INSTRUCTIONS FOR THE TASK
Will you give the material below again, every line exactly as it is?

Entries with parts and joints

--------

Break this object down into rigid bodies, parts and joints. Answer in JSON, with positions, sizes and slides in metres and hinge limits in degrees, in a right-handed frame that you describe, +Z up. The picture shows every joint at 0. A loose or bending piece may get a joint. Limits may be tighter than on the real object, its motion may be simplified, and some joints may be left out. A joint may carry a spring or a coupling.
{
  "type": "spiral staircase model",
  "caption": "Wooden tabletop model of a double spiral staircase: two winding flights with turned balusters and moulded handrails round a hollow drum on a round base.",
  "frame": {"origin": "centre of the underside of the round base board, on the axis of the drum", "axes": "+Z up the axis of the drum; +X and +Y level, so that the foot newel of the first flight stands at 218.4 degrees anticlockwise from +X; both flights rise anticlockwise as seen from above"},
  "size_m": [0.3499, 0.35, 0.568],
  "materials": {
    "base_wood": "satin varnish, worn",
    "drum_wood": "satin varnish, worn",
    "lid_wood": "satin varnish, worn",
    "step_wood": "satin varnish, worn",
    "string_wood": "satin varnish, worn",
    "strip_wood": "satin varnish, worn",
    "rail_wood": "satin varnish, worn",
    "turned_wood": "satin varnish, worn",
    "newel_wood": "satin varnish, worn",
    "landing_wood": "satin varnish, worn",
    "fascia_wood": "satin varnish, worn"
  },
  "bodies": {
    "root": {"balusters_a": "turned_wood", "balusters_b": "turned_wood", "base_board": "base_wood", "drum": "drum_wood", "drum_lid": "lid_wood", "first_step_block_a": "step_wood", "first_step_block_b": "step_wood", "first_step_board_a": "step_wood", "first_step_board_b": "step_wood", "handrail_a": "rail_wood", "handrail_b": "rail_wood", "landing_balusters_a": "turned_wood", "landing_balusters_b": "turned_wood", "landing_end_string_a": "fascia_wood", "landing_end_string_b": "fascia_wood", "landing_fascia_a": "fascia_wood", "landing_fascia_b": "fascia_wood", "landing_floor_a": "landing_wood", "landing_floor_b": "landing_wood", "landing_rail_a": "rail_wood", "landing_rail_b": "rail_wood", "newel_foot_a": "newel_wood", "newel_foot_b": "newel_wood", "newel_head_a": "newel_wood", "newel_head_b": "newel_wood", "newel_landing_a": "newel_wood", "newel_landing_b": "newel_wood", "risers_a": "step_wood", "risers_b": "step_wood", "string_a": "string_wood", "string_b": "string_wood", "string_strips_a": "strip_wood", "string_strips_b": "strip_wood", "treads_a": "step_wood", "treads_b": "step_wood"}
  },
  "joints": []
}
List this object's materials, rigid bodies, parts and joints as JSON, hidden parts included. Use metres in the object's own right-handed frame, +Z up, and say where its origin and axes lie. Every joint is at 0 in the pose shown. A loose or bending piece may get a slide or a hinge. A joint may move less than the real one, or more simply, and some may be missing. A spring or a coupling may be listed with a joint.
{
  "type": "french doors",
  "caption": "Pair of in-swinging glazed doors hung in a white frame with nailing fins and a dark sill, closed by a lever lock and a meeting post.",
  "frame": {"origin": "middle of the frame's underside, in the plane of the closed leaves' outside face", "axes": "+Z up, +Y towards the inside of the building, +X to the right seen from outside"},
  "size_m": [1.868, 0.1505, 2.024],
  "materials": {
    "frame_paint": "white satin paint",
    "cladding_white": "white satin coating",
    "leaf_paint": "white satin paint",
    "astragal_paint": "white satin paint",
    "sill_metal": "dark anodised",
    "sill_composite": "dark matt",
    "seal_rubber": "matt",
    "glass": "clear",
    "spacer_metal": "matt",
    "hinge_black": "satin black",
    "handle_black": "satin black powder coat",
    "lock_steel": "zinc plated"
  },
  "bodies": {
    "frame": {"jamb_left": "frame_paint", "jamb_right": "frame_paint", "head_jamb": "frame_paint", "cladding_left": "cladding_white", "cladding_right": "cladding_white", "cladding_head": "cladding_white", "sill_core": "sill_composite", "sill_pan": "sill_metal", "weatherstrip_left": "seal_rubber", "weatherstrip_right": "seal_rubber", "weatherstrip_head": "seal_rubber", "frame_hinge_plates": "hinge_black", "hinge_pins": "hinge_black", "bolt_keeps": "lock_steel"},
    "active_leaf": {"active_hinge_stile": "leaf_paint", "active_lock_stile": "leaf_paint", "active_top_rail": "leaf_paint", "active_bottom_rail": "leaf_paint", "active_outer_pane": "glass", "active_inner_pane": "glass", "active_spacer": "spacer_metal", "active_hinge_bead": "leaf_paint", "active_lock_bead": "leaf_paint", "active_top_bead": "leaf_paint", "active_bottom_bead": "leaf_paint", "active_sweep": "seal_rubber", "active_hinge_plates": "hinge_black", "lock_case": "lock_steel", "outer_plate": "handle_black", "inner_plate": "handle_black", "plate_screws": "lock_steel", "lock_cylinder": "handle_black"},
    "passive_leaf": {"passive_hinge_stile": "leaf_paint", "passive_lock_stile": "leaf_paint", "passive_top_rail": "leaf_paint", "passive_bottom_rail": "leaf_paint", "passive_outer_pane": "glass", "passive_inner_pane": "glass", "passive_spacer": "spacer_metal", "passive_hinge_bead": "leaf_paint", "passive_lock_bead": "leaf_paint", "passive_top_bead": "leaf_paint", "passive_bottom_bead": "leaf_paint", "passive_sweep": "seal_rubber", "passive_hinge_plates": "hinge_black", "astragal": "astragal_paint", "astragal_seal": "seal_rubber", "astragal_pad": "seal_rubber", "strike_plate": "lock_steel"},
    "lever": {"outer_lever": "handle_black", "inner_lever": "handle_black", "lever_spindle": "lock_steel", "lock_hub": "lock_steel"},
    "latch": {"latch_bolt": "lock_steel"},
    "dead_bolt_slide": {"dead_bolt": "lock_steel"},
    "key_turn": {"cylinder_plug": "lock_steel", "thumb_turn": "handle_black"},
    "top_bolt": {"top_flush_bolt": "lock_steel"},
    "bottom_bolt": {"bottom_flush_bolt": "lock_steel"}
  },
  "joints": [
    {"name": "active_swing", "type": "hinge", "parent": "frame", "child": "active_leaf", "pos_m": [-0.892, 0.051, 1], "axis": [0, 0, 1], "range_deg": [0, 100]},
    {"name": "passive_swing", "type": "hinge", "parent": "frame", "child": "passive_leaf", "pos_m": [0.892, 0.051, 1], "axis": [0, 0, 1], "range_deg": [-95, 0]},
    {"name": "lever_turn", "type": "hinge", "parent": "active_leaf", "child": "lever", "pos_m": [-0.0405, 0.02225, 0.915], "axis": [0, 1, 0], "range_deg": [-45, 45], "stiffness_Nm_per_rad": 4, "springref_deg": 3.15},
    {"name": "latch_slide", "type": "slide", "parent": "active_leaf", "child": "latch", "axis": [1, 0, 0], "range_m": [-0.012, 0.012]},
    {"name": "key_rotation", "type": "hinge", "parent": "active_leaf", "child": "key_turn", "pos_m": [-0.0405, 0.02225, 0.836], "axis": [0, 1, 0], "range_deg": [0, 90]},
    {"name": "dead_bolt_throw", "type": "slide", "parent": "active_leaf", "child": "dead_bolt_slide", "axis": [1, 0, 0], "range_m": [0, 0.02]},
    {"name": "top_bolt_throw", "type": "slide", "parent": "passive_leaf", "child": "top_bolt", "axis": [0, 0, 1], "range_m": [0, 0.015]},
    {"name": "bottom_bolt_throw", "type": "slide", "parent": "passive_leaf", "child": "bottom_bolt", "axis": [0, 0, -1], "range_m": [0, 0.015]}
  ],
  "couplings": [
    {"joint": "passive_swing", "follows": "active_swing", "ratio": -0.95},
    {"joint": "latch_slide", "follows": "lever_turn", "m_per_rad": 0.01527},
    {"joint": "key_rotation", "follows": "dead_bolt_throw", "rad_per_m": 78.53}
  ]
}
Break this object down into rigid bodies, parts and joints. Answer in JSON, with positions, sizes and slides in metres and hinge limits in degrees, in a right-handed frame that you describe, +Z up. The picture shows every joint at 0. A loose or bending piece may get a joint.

--------

COMPLETE RESPONSE
Break this object down into rigid bodies, parts and joints. Answer in JSON, with positions, sizes and slides in metres and hinge limits in degrees, in a right-handed frame that you describe, +Z up. The picture shows every joint at 0. A loose or bending piece may get a joint. Limits may be tighter than on the real object, its motion may be simplified, and some joints may be left out. A joint may carry a spring or a coupling.
{
  "type": "spiral staircase model",
  "caption": "Wooden tabletop model of a double spiral staircase: two winding flights with turned balusters and moulded handrails round a hollow drum on a round base.",
  "frame": {"origin": "centre of the underside of the round base board, on the axis of the drum", "axes": "+Z up the axis of the drum; +X and +Y level, so that the foot newel of the first flight stands at 218.4 degrees anticlockwise from +X; both flights rise anticlockwise as seen from above"},
  "size_m": [0.3499, 0.35, 0.568],
  "materials": {
    "base_wood": "satin varnish, worn",
    "drum_wood": "satin varnish, worn",
    "lid_wood": "satin varnish, worn",
    "step_wood": "satin varnish, worn",
    "string_wood": "satin varnish, worn",
    "strip_wood": "satin varnish, worn",
    "rail_wood": "satin varnish, worn",
    "turned_wood": "satin varnish, worn",
    "newel_wood": "satin varnish, worn",
    "landing_wood": "satin varnish, worn",
    "fascia_wood": "satin varnish, worn"
  },
  "bodies": {
    "root": {"balusters_a": "turned_wood", "balusters_b": "turned_wood", "base_board": "base_wood", "drum": "drum_wood", "drum_lid": "lid_wood", "first_step_block_a": "step_wood", "first_step_block_b": "step_wood", "first_step_board_a": "step_wood", "first_step_board_b": "step_wood", "handrail_a": "rail_wood", "handrail_b": "rail_wood", "landing_balusters_a": "turned_wood", "landing_balusters_b": "turned_wood", "landing_end_string_a": "fascia_wood", "landing_end_string_b": "fascia_wood", "landing_fascia_a": "fascia_wood", "landing_fascia_b": "fascia_wood", "landing_floor_a": "landing_wood", "landing_floor_b": "landing_wood", "landing_rail_a": "rail_wood", "landing_rail_b": "rail_wood", "newel_foot_a": "newel_wood", "newel_foot_b": "newel_wood", "newel_head_a": "newel_wood", "newel_head_b": "newel_wood", "newel_landing_a": "newel_wood", "newel_landing_b": "newel_wood", "risers_a": "step_wood", "risers_b": "step_wood", "string_a": "string_wood", "string_b": "string_wood", "string_strips_a": "strip_wood", "string_strips_b": "strip_wood", "treads_a": "step_wood", "treads_b": "step_wood"}
  },
  "joints": []
}
List this object's materials, rigid bodies, parts and joints as JSON, hidden parts included. Use metres in the object's own right-handed frame, +Z up, and say where its origin and axes lie. Every joint is at 0 in the pose shown. A loose or bending piece may get a slide or a hinge. A joint may move less than the real one, or more simply, and some may be missing. A spring or a coupling may be listed with a joint.
{
  "type": "french doors",
  "caption": "Pair of in-swinging glazed doors hung in a white frame with nailing fins and a dark sill, closed by a lever lock and a meeting post.",
  "frame": {"origin": "middle of the frame's underside, in the plane of the closed leaves' outside face", "axes": "+Z up, +Y towards the inside of the building, +X to the right seen from outside"},
  "size_m": [1.868, 0.1505, 2.024],
  "materials": {
    "frame_paint": "white satin paint",
    "cladding_white": "white satin coating",
    "leaf_paint": "white satin paint",
    "astragal_paint": "white satin paint",
    "sill_metal": "dark anodised",
    "sill_composite": "dark matt",
    "seal_rubber": "matt",
    "glass": "clear",
    "spacer_metal": "matt",
    "hinge_black": "satin black",
    "handle_black": "satin black powder coat",
    "lock_steel": "zinc plated"
  },
  "bodies": {
    "frame": {"jamb_left": "frame_paint", "jamb_right": "frame_paint", "head_jamb": "frame_paint", "cladding_left": "cladding_white", "cladding_right": "cladding_white", "cladding_head": "cladding_white", "sill_core": "sill_composite", "sill_pan": "sill_metal", "weatherstrip_left": "seal_rubber", "weatherstrip_right": "seal_rubber", "weatherstrip_head": "seal_rubber", "frame_hinge_plates": "hinge_black", "hinge_pins": "hinge_black", "bolt_keeps": "lock_steel"},
    "active_leaf": {"active_hinge_stile": "leaf_paint", "active_lock_stile": "leaf_paint", "active_top_rail": "leaf_paint", "active_bottom_rail": "leaf_paint", "active_outer_pane": "glass", "active_inner_pane": "glass", "active_spacer": "spacer_metal", "active_hinge_bead": "leaf_paint", "active_lock_bead": "leaf_paint", "active_top_bead": "leaf_paint", "active_bottom_bead": "leaf_paint", "active_sweep": "seal_rubber", "active_hinge_plates": "hinge_black", "lock_case": "lock_steel", "outer_plate": "handle_black", "inner_plate": "handle_black", "plate_screws": "lock_steel", "lock_cylinder": "handle_black"},
    "passive_leaf": {"passive_hinge_stile": "leaf_paint", "passive_lock_stile": "leaf_paint", "passive_top_rail": "leaf_paint", "passive_bottom_rail": "leaf_paint", "passive_outer_pane": "glass", "passive_inner_pane": "glass", "passive_spacer": "spacer_metal", "passive_hinge_bead": "leaf_paint", "passive_lock_bead": "leaf_paint", "passive_top_bead": "leaf_paint", "passive_bottom_bead": "leaf_paint", "passive_sweep": "seal_rubber", "passive_hinge_plates": "hinge_black", "astragal": "astragal_paint", "astragal_seal": "seal_rubber", "astragal_pad": "seal_rubber", "strike_plate": "lock_steel"},
    "lever": {"outer_lever": "handle_black", "inner_lever": "handle_black", "lever_spindle": "lock_steel", "lock_hub": "lock_steel"},
    "latch": {"latch_bolt": "lock_steel"},
    "dead_bolt_slide": {"dead_bolt": "lock_steel"},
    "key_turn": {"cylinder_plug": "lock_steel", "thumb_turn": "handle_black"},
    "top_bolt": {"top_flush_bolt": "lock_steel"},
    "bottom_bolt": {"bottom_flush_bolt": "lock_steel"}
  },
  "joints": [
    {"name": "active_swing", "type": "hinge", "parent": "frame", "child": "active_leaf", "pos_m": [-0.892, 0.051, 1], "axis": [0, 0, 1], "range_deg": [0, 100]},
    {"name": "passive_swing", "type": "hinge", "parent": "frame", "child": "passive_leaf", "pos_m": [0.892, 0.051, 1], "axis": [0, 0, 1], "range_deg": [-95, 0]},
    {"name": "lever_turn", "type": "hinge", "parent": "active_leaf", "child": "lever", "pos_m": [-0.0405, 0.02225, 0.915], "axis": [0, 1, 0], "range_deg": [-45, 45], "stiffness_Nm_per_rad": 4, "springref_deg": 3.15},
    {"name": "latch_slide", "type": "slide", "parent": "active_leaf", "child": "latch", "axis": [1, 0, 0], "range_m": [-0.012, 0.012]},
    {"name": "key_rotation", "type": "hinge", "parent": "active_leaf", "child": "key_turn", "pos_m": [-0.0405, 0.02225, 0.836], "axis": [0, 1, 0], "range_deg": [0, 90]},
    {"name": "dead_bolt_throw", "type": "slide", "parent": "active_leaf", "child": "dead_bolt_slide", "axis": [1, 0, 0], "range_m": [0, 0.02]},
    {"name": "top_bolt_throw", "type": "slide", "parent": "passive_leaf", "child": "top_bolt", "axis": [0, 0, 1], "range_m": [0, 0.015]},
    {"name": "bottom_bolt_throw", "type": "slide", "parent": "passive_leaf", "child": "bottom_bolt", "axis": [0, 0, -1], "range_m": [0, 0.015]}
  ],
  "couplings": [
    {"joint": "passive_swing", "follows": "active_swing", "ratio": -0.95},
    {"joint": "latch_slide", "follows": "lever_turn", "m_per_rad": 0.01527},
    {"joint": "key_rotation", "follows": "dead_bolt_throw", "rad_per_m": 78.53}
  ]
}
Break this object down into rigid bodies, parts and joints. Answer in JSON, with positions, sizes and slides in metres and hinge limits in degrees, in a right-handed frame that you describe, +Z up. The picture shows every joint at 0. A loose or bending piece may get a joint.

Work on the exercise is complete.